The five Rs are going to stand you in good stead here. They will help you institute a way of operating that makes monitoring the development of the technology, in this instance, simply part of the way your company works.

The next step is to embrace that change or technology and build it into your business. Historically, companies that try to resist new technologies do not end up as successful enterprises. So you need to incorporate your response to those possible developments into your strategic planning. How will they affect your sales? Your human resources? Your production?

Responsibility for this is going to fall on your entire management team. Delegation here is going to be very important. It’s sometimes difficult for you as a small business owner, so used to doing all of the work yourself and being 100% hands-on, to hand over responsibility to someone else. But the strength of your management team was created by you. Sometimes, you are going to need to trust them to do the work. They can then create their own mid-level teams.

Your business continuity plan

This is an often-necessary addendum to your business plan. Sometimes called a BCP, it’s a document that shows any client or potential partner who asks exactly what you have decided to do about this new technology. Or that environmental crisis.

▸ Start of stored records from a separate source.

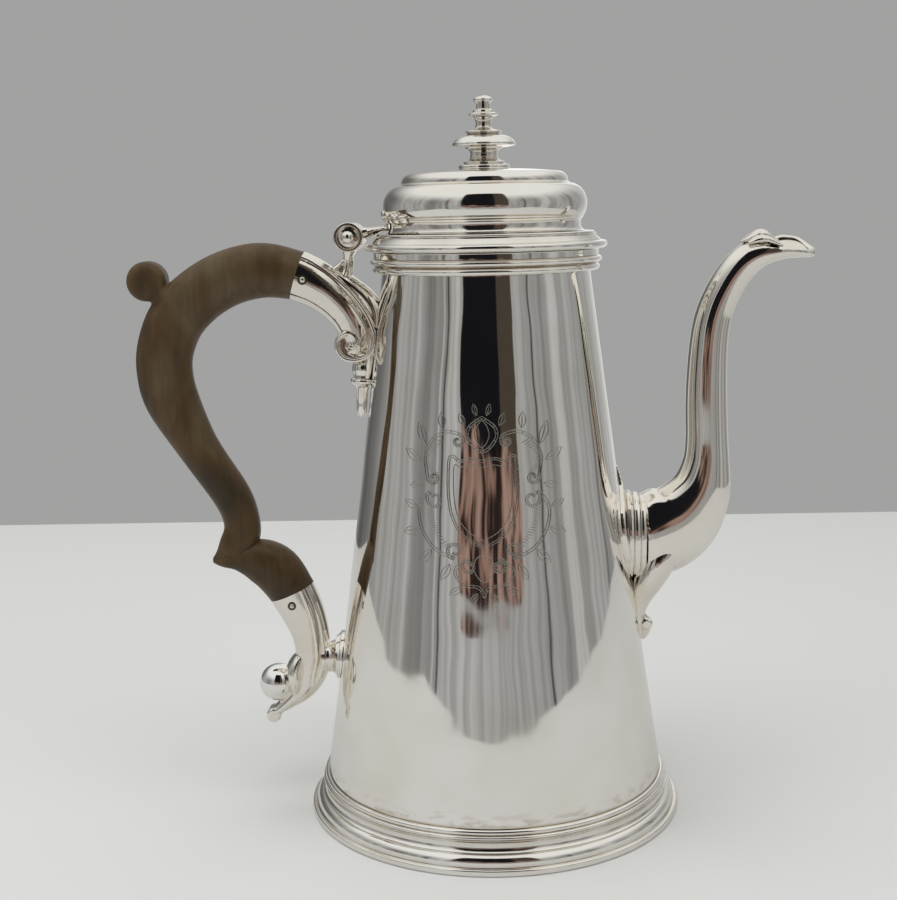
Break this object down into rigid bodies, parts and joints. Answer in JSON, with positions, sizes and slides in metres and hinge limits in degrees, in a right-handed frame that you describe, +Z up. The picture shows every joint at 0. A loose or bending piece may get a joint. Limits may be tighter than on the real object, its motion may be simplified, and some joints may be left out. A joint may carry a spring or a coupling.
{
  "type": "coffee pot",
  "caption": "Tapered silver coffee pot with a stepped foot, swan-neck spout, wooden double-scroll handle and hinged domed lid with a turned finial.",
  "frame": {"origin": "centre of the underside of the foot, on the body's axis", "axes": "+Z up along the body's axis, +X towards the spout, -X towards the handle"},
  "size_m": [0.2227, 0.124, 0.2339],
  "materials": {
    "silver": "hand-polished silver, slightly planished, with fine scratches",
    "inner_silver": "unpolished silver inside the pot and the lid",
    "pin_silver": "rubbed silver pin ends",
    "handle_wood": "dull waxed fruitwood, worn paler on the grip"
  },
  "bodies": {
    "pot": {"body_wall": "silver", "bottom_plate": "inner_silver", "foot_ring": "silver", "rim_ring": "silver", "spout_collar": "silver", "spout_left_half": "silver", "spout_right_half": "silver", "spout_drop": "silver", "handle_grip": "handle_wood", "handle_lower_scroll": "handle_wood", "upper_socket": "silver", "upper_backing": "silver", "upper_drop": "silver", "upper_pin": "pin_silver", "lower_socket": "silver", "lower_boss": "silver", "lower_ball": "silver", "lower_pin": "pin_silver", "hinge_post": "silver", "hinge_pin": "silver", "hinge_pin_cap": "silver"},
    "lid": {"lid_flange": "silver", "lid_bezel": "inner_silver", "lid_dome": "silver", "lid_leaf": "silver", "finial_base": "silver", "finial": "silver", "finial_nut": "inner_silver"}
  },
  "joints": [
    {"name": "lid_hinge", "type": "hinge", "parent": "pot", "child": "lid", "pos_m": [-0.0435, 0, 0.1905], "axis": [0, -1, 0], "range_deg": [0, 108]}
  ]
}
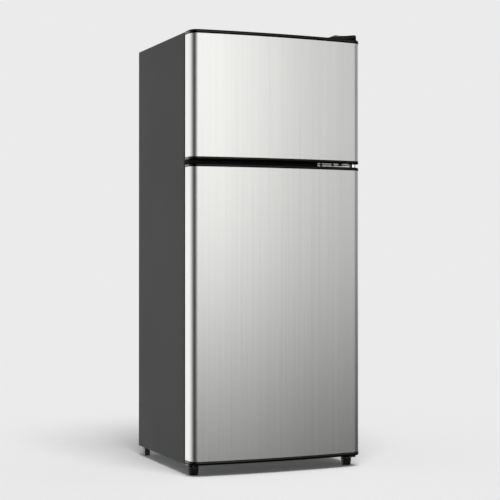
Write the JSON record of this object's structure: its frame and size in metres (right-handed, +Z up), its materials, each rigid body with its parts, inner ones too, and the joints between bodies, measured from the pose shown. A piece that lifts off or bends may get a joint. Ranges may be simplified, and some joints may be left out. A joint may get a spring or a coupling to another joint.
{
  "type": "top freezer refrigerator",
  "caption": "Compact refrigerator with a freezer door over a fridge door, both hinged on the right, with shelves, bins, crisper and rear compressor.",
  "frame": {"origin": "middle of the footprint on the floor", "axes": "+Z up, -Y is the front with the doors, +X is the hinge side, to the right of someone facing the doors"},
  "size_m": [0.461, 0.4404, 1.1008],
  "materials": {
    "cabinet_paint": "satin",
    "galvanised_sheet": "satin",
    "brushed_stainless": "satin",
    "gloss_black": "gloss",
    "foot_black": "satin",
    "white_liner": "satin",
    "insulation": "matte",
    "gasket": "matte",
    "nylon": "satin",
    "hinge_chrome": "polished",
    "black_enamel": "satin",
    "zinc_steel": "satin",
    "copper": "satin",
    "grommet_rubber": "matte",
    "evaporator_alu": "satin",
    "shelf_glass": "polished",
    "white_wire": "satin",
    "clear_bin": "gloss",
    "crisper_clear": "gloss",
    "lamp_lens": "satin",
    "bulb_glass": "gloss",
    "box_black": "satin",
    "drip_tray": "satin"
  },
  "bodies": {
    "cabinet": {"back_panel": "galvanised_sheet", "bottom_panel": "galvanised_sheet", "cabinet_foam": "insulation", "compressor": "black_enamel", "compressor_grommets": "grommet_rubber", "compressor_plate": "galvanised_sheet", "condenser_brackets": "box_black", "condenser_tube": "black_enamel", "condenser_wires": "black_enamel", "control_box": "nylon", "crisper_lid": "shelf_glass", "drain_tube": "nylon", "drip_tray": "drip_tray", "evaporator": "evaporator_alu", "filter_drier": "copper", "foot_studs": "zinc_steel", "freezer_liner": "white_liner", "freezer_shelf": "white_wire", "fridge_liner": "white_liner", "front_base_rail": "cabinet_paint", "hinge_screws": "zinc_steel", "lamp_bulb": "bulb_glass", "lamp_lens": "lamp_lens", "left_foot_bracket": "black_enamel", "lower_hinge_bracket": "black_enamel", "lower_shelf": "shelf_glass", "mid_hinge": "hinge_chrome", "mullion_rail": "cabinet_paint", "niche_panel": "galvanised_sheet", "outer_shell": "cabinet_paint", "rear_feet": "foot_black", "refrigerant_pipes": "copper", "shelf_trims": "nylon", "terminal_cover": "box_black", "top_hinge_bracket": "zinc_steel", "top_hinge_cover": "gloss_black", "upper_shelf": "shelf_glass"},
    "freezer_door": {"freezer_door_bin": "clear_bin", "freezer_door_bottom_cap": "gloss_black", "freezer_door_bushes": "nylon", "freezer_door_foam": "insulation", "freezer_door_gasket": "gasket", "freezer_door_liner": "white_liner", "freezer_door_skin": "brushed_stainless", "freezer_door_top_cap": "gloss_black"},
    "fridge_door": {"fridge_door_bottle_bin": "clear_bin", "fridge_door_bottom_cap": "gloss_black", "fridge_door_bushes": "nylon", "fridge_door_foam": "insulation", "fridge_door_gasket": "gasket", "fridge_door_liner": "white_liner", "fridge_door_middle_bin": "clear_bin", "fridge_door_skin": "brushed_stainless", "fridge_door_top_cap": "gloss_black", "fridge_door_upper_bin": "clear_bin"},
    "crisper_drawer": {"crisper_drawer": "crisper_clear"},
    "thermostat_knob": {"thermostat_knob": "white_liner"},
    "door_switch_plunger": {"door_switch_plunger": "nylon"},
    "left_foot": {"left_foot": "foot_black"},
    "right_foot": {"right_foot": "foot_black"}
  },
  "joints": [
    {"name": "freezer_door_hinge", "type": "hinge", "parent": "cabinet", "child": "freezer_door", "pos_m": [0.214, -0.18975, 0.76415], "axis": [0, 0, 1], "range_deg": [0, 130]},
    {"name": "fridge_door_hinge", "type": "hinge", "parent": "cabinet", "child": "fridge_door", "pos_m": [0.214, -0.18975, 0.76415], "axis": [0, 0, 1], "range_deg": [0, 130]},
    {"name": "crisper_slide", "type": "slide", "parent": "cabinet", "child": "crisper_drawer", "axis": [0, -1, 0], "range_m": [0, 0.002]},
    {"name": "thermostat_turn", "type": "hinge", "parent": "cabinet", "child": "thermostat_knob", "pos_m": [-0.038, -0.08775, 0.68615], "axis": [0, 0, -1], "range_deg": [0, 300]},
    {"name": "door_switch_press", "type": "slide", "parent": "cabinet", "child": "door_switch_plunger", "axis": [0, 1, 0], "range_m": [0, 0.003], "stiffness_N_per_m": 150},
    {"name": "left_foot_level", "type": "slide", "parent": "cabinet", "child": "left_foot", "axis": [0, 0, -1], "range_m": [0, 0.01]},
    {"name": "right_foot_level", "type": "slide", "parent": "cabinet", "child": "right_foot", "axis": [0, 0, -1], "range_m": [0, 0.01]}
  ]
}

Your BCP lays out precisely what you are going to do and what your backups are. It is a written demonstration of your preparedness and awareness of your own business, your own industry and the rest of the world and how they are likely to interact in the future.

Know your company value and focus on growth

So what will be driving your growth in the future?

The values and mission you laid out at the start of your business plan will always be your starting point when you’re thinking about what to do about any development. They’ll give you something to ultimately fall back on as you assess the situation.

But it really is the constant analysis and awareness of what your internal strengths are as a translation company and how you can leverage their interaction with the sociopolitical external world that will really protect your business on into the future.